Financial market orthodoxy states that those equities that are the top performers in the period running up to a correction are unlikely to be the major movers once again when the market returns to growth. Think technology and telecommunication stocks in the late ‘90s and finance and property in the mid to late ‘00s.
Reliable and transparent trading data for fine wine has only been available since the millennium. As such, we only have one “event” (the aforementioned latter half of 2008) on which to test this hypothesis on the fine wine market.
Nevertheless, the results are clear. Using the wines in the Liv-ex Fine Wine Investables Index as our set, we find that the five best-performing wines in the 36 months running up to the high point of the market (July 2008) were: Lafite Rothschild (up 240%, on average, across all vintages), Ausone (194%), Latour (173%), Mission Haut Brion (166%) and Margaux (136%).
The ferocity of the subsequent market fall was relatively indiscriminate, with all of these wines seeing price falls of around 20% by year end – in line with the market average.

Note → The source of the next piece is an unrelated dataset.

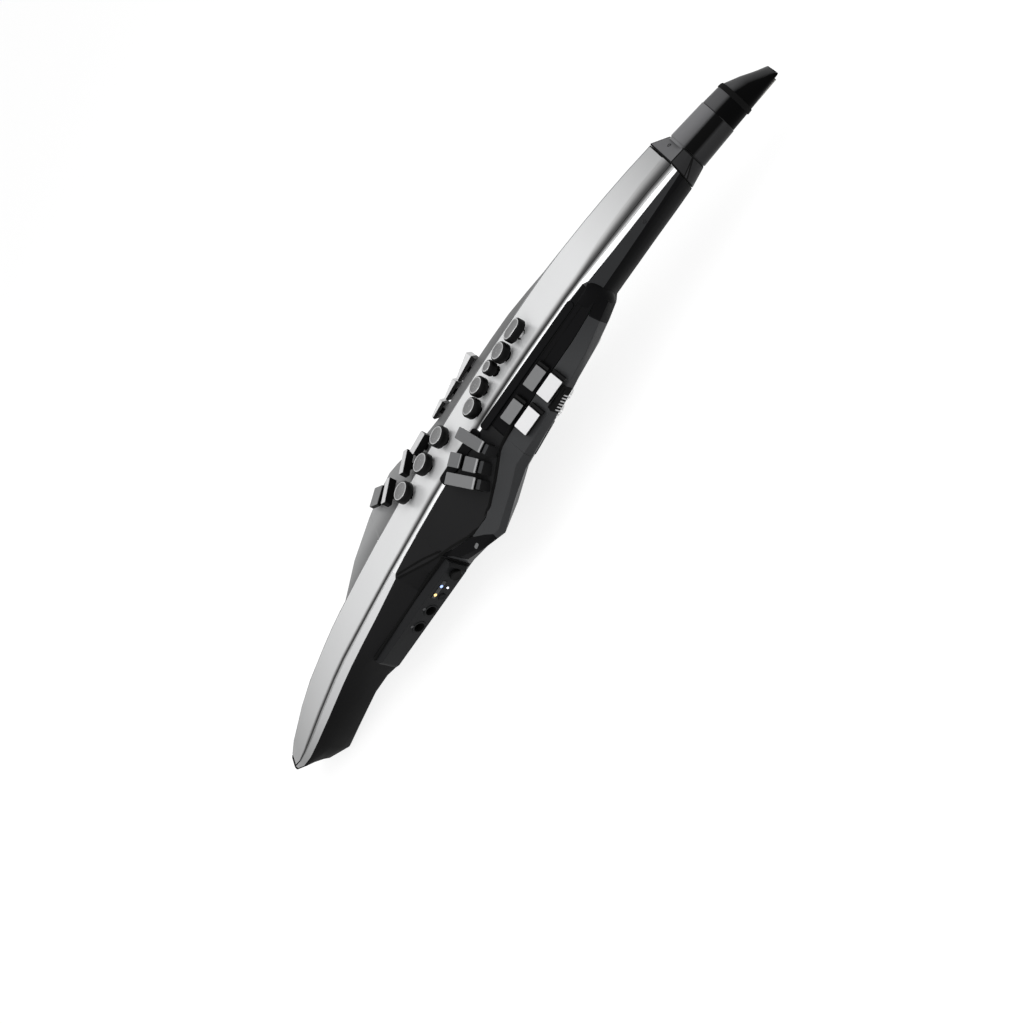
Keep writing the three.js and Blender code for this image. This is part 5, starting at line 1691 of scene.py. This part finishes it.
@dataclass
class JackFittings:
    """Knob, button, sockets and lamps on the jack panel.

    The marks' places, in millimetres, were found by rays like those of the seams in ShellDetails.
    """

    roll: float = 0.568
    knob_spot: Point = (-0.835, 0.365, 0.32)
    button_spot: Point = (-1.035, 0.347, 0.283)
    phones_spot: Point = (-1.165, 0.345, 0.288)
    charge_spot: Point = (-1.315, 0.34, 0.283)
    lamp_spot: Point = (-0.99, 0.362, 0.345)

    knob: Profile = in_mm((2, -7), (2, 0.3), (4.0, 0.3), (4.2, 0.5), (4.2, 2.7), (3.95, 3.1), (3.6, 3.2),
                          (3.4, 3.0), (0.4, 2.9))
    flute_height: float = 1.6 * MM
    flute_rim: float = 0.03 * MM
    flute_depth: float = 0.14 * MM
    button: Profile = in_mm((2.4, -7), (2.4, 0.9), (2.25, 1.2), (2.0, 1.3), (1.6, 1.2), (0.2, 1.1))
    sleeve: Profile = in_mm((4.9, -7.5), (4.9, 0.3), (4.7, 0.5), (3.8, 0.5), (3.6, 0.3), (3.6, -6.6))
    contact: Profile = in_mm((1.2, -6.6), (1.2, -3.2), (1.0, -3.0), (0.3, -2.9))
    bore_edge: float = 3.8 * MM
    bore_foot: float = -6.7 * MM
    window: Point = (15 * MM, 3 * MM, 2.3 * MM)
    lens: Profile = in_mm((1.1, 0.0), (1.1, 0.5), (0.8, 0.75), (0.3, 0.85))
    lamps: tuple[tuple[str, float, Look], ...] = (
        ("lamp_blue_lens", 3 * MM, Look.BLUE), ("lamp_yellow_lens", -4.5 * MM, Look.YELLOW))
    marks: tuple[tuple[str, Point, float, Look], ...] = (
        ("lamp_white", (-95.8, -35.4, 29.0), 0.75, Look.WHITE),
        ("phones_mark", (-116.6, -35.9, 34.6), 1.1, Look.DOT),
        ("charge_mark", (-132.5, -35.1, 33.6), 1.1, Look.DOT))
    mark_normal: Point = (0.0, -0.98, -0.21)

    def placed(self, spot: Point) -> Matrix:
        """The frame of a fitting on the jack panel."""
        return key_place(*spot, self.roll)

    def build_knob(self) -> None:
        """Builds the volume knob with grooves round its side."""
        knob = Bench.turned("volume_knob_cap", self.knob, 48)
        Bench.pick(knob)
        bpy.ops.object.mode_set(mode="EDIT")
        count = 0

        def flute(face: bpy.types.MeshPolygon) -> bool:
            """Every other face of the side."""
            nonlocal count
            side = abs(face.normal.z) < 0.1 and abs(face.center.z - self.flute_height) < 0.4 * MM
            count += side
            return side and count % 2 == 0

        Bench.choose(knob, "FACE", flute)
        bpy.ops.mesh.inset(thickness=self.flute_rim, depth=-self.flute_depth, use_individual=True)
        bpy.ops.object.mode_set(mode="OBJECT")
        Bench.dress(knob, Look.KEY_SIDE)
        Bench.settle(knob, self.placed(self.knob_spot))
        Bench.smooth(knob, 25.0)
        Bench.mount(knob, "volume_knob", "key_grey", "volume_knob")

    def build_socket(self, node: str, spot: Point) -> None:
        """Builds a socket with its contact at the bottom of the bore.

        Args:
            node: The CAD node that it stands for.
            spot: Its place in shares.
        """
        sleeve = Bench.turned(f"{node}_sleeve", self.sleeve, 48)
        Bench.dress(sleeve, Look.JACK, Look.GROOVE)
        Bench.mark(sleeve, 1, lambda middle, normal: middle.xy.length < self.bore_edge
                   and middle.z > self.bore_foot)
        Bench.settle(sleeve, self.placed(spot))
        Bench.mount(sleeve, "body", "rubber_black", node)
        fit(f"{node}_contact", self.contact, 24, Look.SCREW, self.placed(spot), "body", "rubber_black",
            node)

    def build_lamps(self) -> None:
        """Builds the lamp strip with its lenses, the lamp beside it and the printed marks."""
        strip = Bench.plate("lamp_strip_window", self.window, 0.5 * MM, 0.15 * MM, -2 * MM)
        Bench.dress(strip, Look.WINDOW)
        Bench.settle(strip, self.placed(self.lamp_spot))
        Bench.mount(strip, "body", "window_dark", "lamp_strip")
        for name, along, look in self.lamps:
            placing = self.placed(self.lamp_spot) @ Matrix.Translation((along, 0, 0))
            fit(name, self.lens, 24, look, placing, "body", "window_dark")
        for name, spot, radius, look in self.marks:
            rings = in_mm((radius, -1), (radius, 0.2), (radius * 0.8, 0.35), (radius * 0.3, 0.4))
            fit(name, rings, 24, look, surface_place(spot, self.mark_normal), "body", "window_dark")

    def build(self) -> None:
        """Builds every fitting."""
        self.build_knob()
        fit("power_button_cap", self.button, 40, Look.JACK_STEP, self.placed(self.button_spot),
            "power_button", "key_grey", "power_button")
        self.build_socket("phones_jack", self.phones_spot)
        self.build_socket("charge_jack", self.charge_spot)
        self.build_lamps()


@dataclass
class RearFittings:
    """Rollers, thumb rest, hook, strap ring, display, door and pads."""

    rest_shift: Point = (0, 0.6 * MM, 0.95 * MM)
    refined: tuple[tuple[str, str, Look, str, float], ...] = (
        ("octave_roller_up", "octave_roller_up", Look.ROLLER, "metal_bright", 0.3),
        ("octave_roller_down", "octave_roller_down", Look.ROLLER, "metal_bright", 0.3),
        ("thumb_rest", "body", Look.BULGE, "rubber_black", 0.4),
        ("thumb_hook", "thumb_hook", Look.SATIN, "fitting_black", 0.7),
        ("strap_ring", "body", Look.METAL, "metal_bright", 0.2),
        ("display_window", "body", Look.WINDOW, "window_dark", 0.2),
        ("battery_door", "battery_door", Look.SATIN, "fitting_black", 0.3),
        ("menu_button", "menu_button", Look.KEY_TOP, "key_grey", 0.25),
        ("pad_left", "body", Look.RUBBER, "rubber_black", 0.1),
        ("pad_right", "body", Look.RUBBER, "rubber_black", 0.1),
    )

    def build(self) -> None:
        """Builds each fitting from its CAD node."""
        for node, body, look, slot, soft in self.refined:
            piece = Bench.from_node(node, f"{node}_body")
            if node == "thumb_rest":
                Bench.settle(piece, Matrix.Translation(self.rest_shift))
            Bench.soften(piece, soft * MM, 40.0)
            Bench.dress(piece, look)
            Bench.mount(piece, body, slot, node)


@dataclass
class InnerParts:
    """What is inside the shell: only dressed, because the CAD shapes are right."""

    looks: tuple[tuple[str, Look], ...] = (
        ("contact_sheet", Look.RUBBER),
        ("main_board", Look.BOARD),
        ("breath_sensor", Look.SENSOR),
        ("breath_tube", Look.RUBBER),
        ("battery_pack", Look.BATTERY),
        ("speaker", Look.SATIN),
    )

    def build(self) -> None:
        """Dresses each node."""
        for node, look in self.looks:
            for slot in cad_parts[node].material_slots:
                slot.material = Finishes.get(look)
            log.info("%s dressed", node)


@dataclass
class Studio:
    """Pale floor, soft lamps and the camera.

    The camera's place, aim, roll and lens were fitted to points of the photograph.
    """

    location: Point = (0.27564, -0.80618, 0.55354)
    aim: Point = (-0.01799, -0.06025, 0.040)
    roll: float = 35.906
    lens: float = 53.044
    floor_size: float = 12.0
    floor_glow: float = 0.84
    world_light: float = 0.4
    lamp_aim: Point = (0, 0, 0.04)
    lamps: tuple[tuple[str, Point, float, float], ...] = (
        ("overhead_lamp", (0.1, -0.05, 1.3), 1.5, 6.6),
        ("side_lamp", (-0.35, -1.2, 0.9), 0.8, 4.4),
    )

    @staticmethod
    def pale_rays(nodes: Nodes) -> tuple[Wire, Wire]:
        """Whether a ray comes from the camera, and whether from a glossy surface."""
        path = nodes.node("ShaderNodeLightPath", {}, {})
        return Wire(nodes, path.outputs["Is Camera Ray"]), Wire(nodes, path.outputs["Is Glossy Ray"])

    def build_floor(self) -> None:
        """Adds the floor: white to the camera, but for the part's shadow."""
        Bench.pick()
        bpy.ops.mesh.primitive_plane_add(size=self.floor_size)
        floor = Bench.named("floor")
        recipe = Recipe("floor_pale_finish")
        cloud = recipe.noise(0.4)
        recipe.paint("Base Color", recipe.blend(cloud, (0.29, 0.29, 0.29), (0.31, 0.31, 0.31)))
        recipe.paint("Roughness", 0.9)
        recipe.paint("Specular IOR Level", 0.1)
        seen, mirrored = self.pale_rays(recipe)
        strength = (seen + mirrored) * self.floor_glow
        glow = recipe.node("ShaderNodeEmission", {}, {"Color": (1, 1, 1, 1), "Strength": strength})
        added = recipe.node("ShaderNodeAddShader", {}, {})
        recipe.tree.links.new(recipe.shader.outputs[0], added.inputs[0])
        recipe.tree.links.new(glow.outputs[0], added.inputs[1])
        recipe.tree.links.new(added.outputs[0], recipe.output.inputs["Surface"])
        floor.data.materials.append(recipe.material)

    def build_world(self) -> None:
        """Lights the scene softly all round, white behind the part."""
        world = bpy.data.worlds.new("studio_world")
        bpy.context.scene.world = world
        world.use_nodes = True
        nodes = Nodes(world.node_tree)
        back = nodes.tree.nodes["Background"]
        seen, mirrored = self.pale_rays(nodes)
        strength = seen.or_more(mirrored) * (1 - self.world_light) + self.world_light
        back.inputs["Color"].default_value = (1, 1, 1, 1)
        nodes.tree.links.new(strength.socket, back.inputs["Strength"])

    def lamp(self, name: str, spot: Point, size: float, power: float) -> None:
        """Adds a square soft lamp that points at the part.

        Args:
            name: Its name.
            spot: Where it hangs.
            size: Its side.
            power: Its power in watts.
        """
        Bench.pick()
        bpy.ops.object.light_add(type="AREA", location=spot)
        made = bpy.context.active_object
        made.name = name
        made.data.shape = "SQUARE"
        made.data.size = size
        made.data.energy = power
        aim = Vector(self.lamp_aim) - Vector(spot)
        made.rotation_euler = aim.to_track_quat("-Z", "Y").to_euler()

    def build_camera(self) -> None:
        """Adds the camera."""
        Bench.pick()
        bpy.ops.object.camera_add()
        camera = bpy.context.active_object
        camera.name = "photo_camera"
        place, target = Vector(self.location), Vector(self.aim)
        back = (place - target).normalized()
        right = Vector((1, 0, 0)).cross(back).normalized()
        turn = Matrix((right, back.cross(right), back)).transposed().to_4x4()
        roll = Matrix.Rotation(math.radians(self.roll), 4, "Z")
        camera.matrix_world = Matrix.Translation(place) @ turn @ roll
        camera.data.lens = self.lens
        camera.data.sensor_width = 36.0
        camera.data.clip_start = 0.01
        bpy.context.scene.camera = camera

    def build(self) -> None:
        """Sets up the studio."""
        self.build_camera()
        self.build_floor()
        self.build_world()
        for lamp in self.lamps:
            self.lamp(*lamp)
        bpy.context.scene.view_settings.view_transform = "Standard"


def main() -> None:
    """Builds the studio and the part."""
    logging.basicConfig(level=logging.INFO, format="%(message)s")
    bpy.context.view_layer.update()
    Studio().build()
    for part in (Shell(), ShellDetails(), FrontKeys(), FlankKeys(), PinkyKeys(), MouthEnd(),
                 JackFittings(), RearFittings(), InnerParts()):
        part.build()
        log.info("%s done", type(part).__name__)
    Bench.pick()


if __name__ == "__main__":
    main()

Yet it is their performance during the market recovery that is more illuminating. If we fast forward 12 months to the end of 2009 then we find that all but Lafite (which once again tops the charts) had increased in price at well below the market average of 18%. Ausone shows the most dramatic switch, with an average price rise of just 6% between December 2008 and December 2009.
But what of Lafite, which sits at the top of both performance charts? If we drill a little deeper into the data, the reasons behind its counterintuitive behaviour become apparent. In the 36 months to July 2008, the top-performing vintages were 2000, 1996, 1982, 2003 and (for the 18 months previous) 2005.
During the recovery period the top-performing Lafite vintages were the off-prime years of 1999, 2002, 2001 and 1994, which all increased in price at more than four times the market average. In contrast, the worst performers were 2003, 2005, 1982 and 1996, which all increased in price at below, or only just above, the average.
Of course, we are still some way from a real market correction. A strong performance in the final quarter of 2011 may show that the recent downturn is little more than a blip. But if we do experience a sobering end to the year, then the wines that would logically be least likely to lead the subsequent market recovery are off-vintage first growths (particularly the 1999s, 2002s and 2007s) and their second wines (particularly Carruades de Lafite and Pavillon Rouge). Duhart Milon is also worth mentioning.
Indeed, the events of August point to a market already heading in this direction. What is much harder to predict, however, is which wines will become the market leaders following a potential downturn. Much, of course, will depend on China, which is showing signs that it is morphing from a brand-led market into one increasingly concerned with quality and perceived value.
The second rank of Bordeaux wines, in particular, are now gaining momentum. Are these the likeliest candidates to emerge the strongest?